[3D code data]
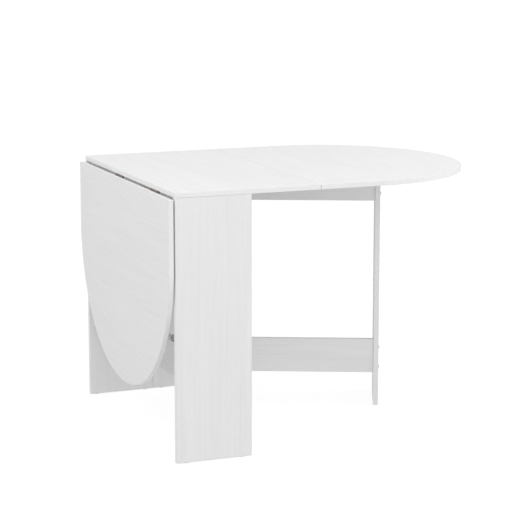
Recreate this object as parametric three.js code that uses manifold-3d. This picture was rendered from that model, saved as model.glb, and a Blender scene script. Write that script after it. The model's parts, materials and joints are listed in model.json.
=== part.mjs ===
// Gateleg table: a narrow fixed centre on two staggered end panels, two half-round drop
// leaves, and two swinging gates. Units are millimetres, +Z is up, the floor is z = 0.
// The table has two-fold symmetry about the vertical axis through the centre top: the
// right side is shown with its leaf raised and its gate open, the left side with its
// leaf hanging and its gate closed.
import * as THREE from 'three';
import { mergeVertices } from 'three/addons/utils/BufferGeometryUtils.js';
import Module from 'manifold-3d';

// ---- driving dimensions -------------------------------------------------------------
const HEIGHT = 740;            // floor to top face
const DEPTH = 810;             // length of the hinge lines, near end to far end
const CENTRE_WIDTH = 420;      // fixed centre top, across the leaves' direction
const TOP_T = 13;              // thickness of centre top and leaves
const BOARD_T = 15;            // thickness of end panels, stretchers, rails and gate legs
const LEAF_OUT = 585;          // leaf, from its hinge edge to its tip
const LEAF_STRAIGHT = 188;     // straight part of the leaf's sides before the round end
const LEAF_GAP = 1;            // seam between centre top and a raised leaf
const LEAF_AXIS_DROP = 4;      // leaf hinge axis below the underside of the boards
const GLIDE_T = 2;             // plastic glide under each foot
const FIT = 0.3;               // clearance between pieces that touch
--
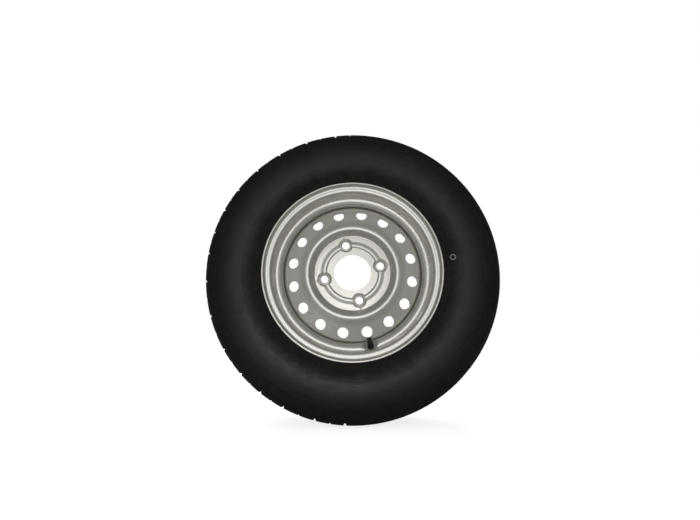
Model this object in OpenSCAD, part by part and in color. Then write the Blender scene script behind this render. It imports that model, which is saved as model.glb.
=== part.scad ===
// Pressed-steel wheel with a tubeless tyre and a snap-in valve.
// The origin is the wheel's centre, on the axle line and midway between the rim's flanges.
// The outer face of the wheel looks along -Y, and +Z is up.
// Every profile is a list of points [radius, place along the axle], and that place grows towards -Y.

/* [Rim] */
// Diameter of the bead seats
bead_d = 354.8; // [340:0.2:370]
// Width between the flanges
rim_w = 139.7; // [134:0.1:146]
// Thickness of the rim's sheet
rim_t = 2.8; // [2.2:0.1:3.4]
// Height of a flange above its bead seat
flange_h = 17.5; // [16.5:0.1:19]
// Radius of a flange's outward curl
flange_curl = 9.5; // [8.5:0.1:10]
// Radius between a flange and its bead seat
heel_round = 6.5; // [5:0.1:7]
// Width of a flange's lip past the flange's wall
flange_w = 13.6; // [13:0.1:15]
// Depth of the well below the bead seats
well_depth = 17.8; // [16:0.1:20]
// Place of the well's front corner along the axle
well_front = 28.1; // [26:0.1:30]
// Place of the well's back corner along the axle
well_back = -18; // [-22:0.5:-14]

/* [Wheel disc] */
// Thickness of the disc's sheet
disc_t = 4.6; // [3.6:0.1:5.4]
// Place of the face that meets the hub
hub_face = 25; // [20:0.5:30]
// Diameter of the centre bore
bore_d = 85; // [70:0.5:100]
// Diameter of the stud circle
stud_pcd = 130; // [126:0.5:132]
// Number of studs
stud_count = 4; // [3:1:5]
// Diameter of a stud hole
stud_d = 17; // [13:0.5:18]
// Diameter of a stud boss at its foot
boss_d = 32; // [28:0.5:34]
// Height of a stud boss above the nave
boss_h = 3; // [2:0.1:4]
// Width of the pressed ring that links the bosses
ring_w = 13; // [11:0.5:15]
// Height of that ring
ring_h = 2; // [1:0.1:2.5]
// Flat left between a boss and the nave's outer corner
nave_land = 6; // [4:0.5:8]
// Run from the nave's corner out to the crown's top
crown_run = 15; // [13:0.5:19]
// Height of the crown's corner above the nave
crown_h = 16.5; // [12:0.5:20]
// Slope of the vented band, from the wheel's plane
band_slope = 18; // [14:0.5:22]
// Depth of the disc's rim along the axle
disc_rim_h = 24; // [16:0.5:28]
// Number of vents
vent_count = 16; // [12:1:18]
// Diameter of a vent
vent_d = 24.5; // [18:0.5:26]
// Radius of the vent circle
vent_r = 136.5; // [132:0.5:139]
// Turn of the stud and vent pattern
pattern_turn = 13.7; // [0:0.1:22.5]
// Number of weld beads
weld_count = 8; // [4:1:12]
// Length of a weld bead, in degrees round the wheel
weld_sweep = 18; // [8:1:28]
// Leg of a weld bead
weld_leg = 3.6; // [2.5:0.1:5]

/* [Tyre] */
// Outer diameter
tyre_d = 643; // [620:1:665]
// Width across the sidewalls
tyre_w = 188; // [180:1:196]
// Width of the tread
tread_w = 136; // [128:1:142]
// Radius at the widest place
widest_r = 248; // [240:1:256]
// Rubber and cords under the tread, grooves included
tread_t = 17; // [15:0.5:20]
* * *
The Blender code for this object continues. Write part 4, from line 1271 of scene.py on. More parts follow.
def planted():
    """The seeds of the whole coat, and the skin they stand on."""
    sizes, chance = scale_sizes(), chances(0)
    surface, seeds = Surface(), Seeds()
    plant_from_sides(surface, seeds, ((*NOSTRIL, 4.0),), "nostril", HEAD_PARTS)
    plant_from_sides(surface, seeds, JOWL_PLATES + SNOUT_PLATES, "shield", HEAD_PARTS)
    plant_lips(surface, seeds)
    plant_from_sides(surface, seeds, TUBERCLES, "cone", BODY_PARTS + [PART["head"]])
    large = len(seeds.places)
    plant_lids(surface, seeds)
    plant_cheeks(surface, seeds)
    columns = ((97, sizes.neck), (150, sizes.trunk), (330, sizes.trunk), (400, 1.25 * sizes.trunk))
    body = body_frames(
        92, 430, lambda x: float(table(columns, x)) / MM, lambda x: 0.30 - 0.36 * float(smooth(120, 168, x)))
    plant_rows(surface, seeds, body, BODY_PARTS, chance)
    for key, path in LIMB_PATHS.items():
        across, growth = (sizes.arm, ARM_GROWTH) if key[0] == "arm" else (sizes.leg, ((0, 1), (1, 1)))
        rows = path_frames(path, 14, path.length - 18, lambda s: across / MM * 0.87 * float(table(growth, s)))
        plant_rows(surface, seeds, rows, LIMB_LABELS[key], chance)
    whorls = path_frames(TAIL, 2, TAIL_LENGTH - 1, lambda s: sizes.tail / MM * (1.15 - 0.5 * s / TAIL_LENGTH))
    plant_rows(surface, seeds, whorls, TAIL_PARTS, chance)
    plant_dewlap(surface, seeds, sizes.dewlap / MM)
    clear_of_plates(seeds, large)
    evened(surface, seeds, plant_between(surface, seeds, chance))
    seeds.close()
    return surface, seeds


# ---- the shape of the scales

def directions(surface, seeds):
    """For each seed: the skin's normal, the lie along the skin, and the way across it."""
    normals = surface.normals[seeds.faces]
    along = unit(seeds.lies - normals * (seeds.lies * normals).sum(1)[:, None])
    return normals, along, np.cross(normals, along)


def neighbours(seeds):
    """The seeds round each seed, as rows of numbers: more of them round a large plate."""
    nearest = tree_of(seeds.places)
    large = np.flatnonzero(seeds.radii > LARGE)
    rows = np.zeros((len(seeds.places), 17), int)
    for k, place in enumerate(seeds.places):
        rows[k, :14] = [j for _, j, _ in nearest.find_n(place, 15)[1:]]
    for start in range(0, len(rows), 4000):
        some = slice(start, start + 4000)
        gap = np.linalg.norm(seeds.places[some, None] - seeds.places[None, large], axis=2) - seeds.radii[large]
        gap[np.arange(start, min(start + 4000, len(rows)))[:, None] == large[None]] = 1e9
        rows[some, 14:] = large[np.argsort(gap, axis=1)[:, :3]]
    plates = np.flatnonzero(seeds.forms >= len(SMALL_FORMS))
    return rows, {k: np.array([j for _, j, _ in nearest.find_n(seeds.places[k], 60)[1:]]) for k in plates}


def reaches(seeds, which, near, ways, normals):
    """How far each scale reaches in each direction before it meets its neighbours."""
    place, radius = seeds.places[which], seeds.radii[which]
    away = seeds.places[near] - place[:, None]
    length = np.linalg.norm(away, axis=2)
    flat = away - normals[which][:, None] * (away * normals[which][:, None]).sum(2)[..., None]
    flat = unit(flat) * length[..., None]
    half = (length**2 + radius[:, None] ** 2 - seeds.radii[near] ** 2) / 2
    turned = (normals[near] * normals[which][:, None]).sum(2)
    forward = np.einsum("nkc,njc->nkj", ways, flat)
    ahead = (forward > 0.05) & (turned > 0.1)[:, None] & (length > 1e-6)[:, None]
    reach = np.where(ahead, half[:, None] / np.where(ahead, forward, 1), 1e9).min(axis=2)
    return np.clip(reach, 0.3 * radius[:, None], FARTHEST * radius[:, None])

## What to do
Extract exactly and only these lines: the line containing "Recreate this object", the line containing "const FIT = 0.3;", and every line between them.

## Solved problem
Recreate this object as parametric three.js code that uses manifold-3d. This picture was rendered from that model, saved as model.glb, and a Blender scene script. Write that script after it. The model's parts, materials and joints are listed in model.json.
=== part.mjs ===
// Gateleg table: a narrow fixed centre on two staggered end panels, two half-round drop
// leaves, and two swinging gates. Units are millimetres, +Z is up, the floor is z = 0.
// The table has two-fold symmetry about the vertical axis through the centre top: the
// right side is shown with its leaf raised and its gate open, the left side with its
// leaf hanging and its gate closed.
import * as THREE from 'three';
import { mergeVertices } from 'three/addons/utils/BufferGeometryUtils.js';
import Module from 'manifold-3d';

// ---- driving dimensions -------------------------------------------------------------
const HEIGHT = 740;            // floor to top face
const DEPTH = 810;             // length of the hinge lines, near end to far end
const CENTRE_WIDTH = 420;      // fixed centre top, across the leaves' direction
const TOP_T = 13;              // thickness of centre top and leaves
const BOARD_T = 15;            // thickness of end panels, stretchers, rails and gate legs
const LEAF_OUT = 585;          // leaf, from its hinge edge to its tip
const LEAF_STRAIGHT = 188;     // straight part of the leaf's sides before the round end
const LEAF_GAP = 1;            // seam between centre top and a raised leaf
const LEAF_AXIS_DROP = 4;      // leaf hinge axis below the underside of the boards
const GLIDE_T = 2;             // plastic glide under each foot
const FIT = 0.3;               // clearance between pieces that touch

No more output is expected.